### Stored data
***
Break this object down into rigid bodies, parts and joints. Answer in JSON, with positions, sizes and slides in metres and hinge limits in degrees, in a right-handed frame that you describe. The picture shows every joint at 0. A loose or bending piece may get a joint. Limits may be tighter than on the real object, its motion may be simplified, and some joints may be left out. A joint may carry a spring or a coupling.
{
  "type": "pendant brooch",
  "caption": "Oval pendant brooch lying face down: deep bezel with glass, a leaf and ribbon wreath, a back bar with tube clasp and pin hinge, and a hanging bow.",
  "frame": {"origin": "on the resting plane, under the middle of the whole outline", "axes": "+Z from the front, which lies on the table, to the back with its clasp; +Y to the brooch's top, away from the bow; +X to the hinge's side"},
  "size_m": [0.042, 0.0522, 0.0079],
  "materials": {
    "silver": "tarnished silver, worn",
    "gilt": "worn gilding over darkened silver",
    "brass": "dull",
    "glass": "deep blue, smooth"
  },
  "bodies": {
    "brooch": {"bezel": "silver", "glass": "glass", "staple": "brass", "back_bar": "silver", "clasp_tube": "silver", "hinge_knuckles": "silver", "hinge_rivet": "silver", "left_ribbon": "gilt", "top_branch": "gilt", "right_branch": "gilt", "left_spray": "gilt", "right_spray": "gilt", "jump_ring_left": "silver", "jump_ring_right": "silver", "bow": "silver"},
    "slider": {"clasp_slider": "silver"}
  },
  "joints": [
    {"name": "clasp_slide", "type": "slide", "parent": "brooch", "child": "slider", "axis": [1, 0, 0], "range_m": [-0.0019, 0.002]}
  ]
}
***
### Stated exercise
Would you reproduce the material above in full, exactly as given?

### Task result
Break this object down into rigid bodies, parts and joints. Answer in JSON, with positions, sizes and slides in metres and hinge limits in degrees, in a right-handed frame that you describe. The picture shows every joint at 0. A loose or bending piece may get a joint. Limits may be tighter than on the real object, its motion may be simplified, and some joints may be left out. A joint may carry a spring or a coupling.
{
  "type": "pendant brooch",
  "caption": "Oval pendant brooch lying face down: deep bezel with glass, a leaf and ribbon wreath, a back bar with tube clasp and pin hinge, and a hanging bow.",
  "frame": {"origin": "on the resting plane, under the middle of the whole outline", "axes": "+Z from the front, which lies on the table, to the back with its clasp; +Y to the brooch's top, away from the bow; +X to the hinge's side"},
  "size_m": [0.042, 0.0522, 0.0079],
  "materials": {
    "silver": "tarnished silver, worn",
    "gilt": "worn gilding over darkened silver",
    "brass": "dull",
    "glass": "deep blue, smooth"
  },
  "bodies": {
    "brooch": {"bezel": "silver", "glass": "glass", "staple": "brass", "back_bar": "silver", "clasp_tube": "silver", "hinge_knuckles": "silver", "hinge_rivet": "silver", "left_ribbon": "gilt", "top_branch": "gilt", "right_branch": "gilt", "left_spray": "gilt", "right_spray": "gilt", "jump_ring_left": "silver", "jump_ring_right": "silver", "bow": "silver"},
    "slider": {"clasp_slider": "silver"}
  },
  "joints": [
    {"name": "clasp_slide", "type": "slide", "parent": "brooch", "child": "slider", "axis": [1, 0, 0], "range_m": [-0.0019, 0.002]}
  ]
}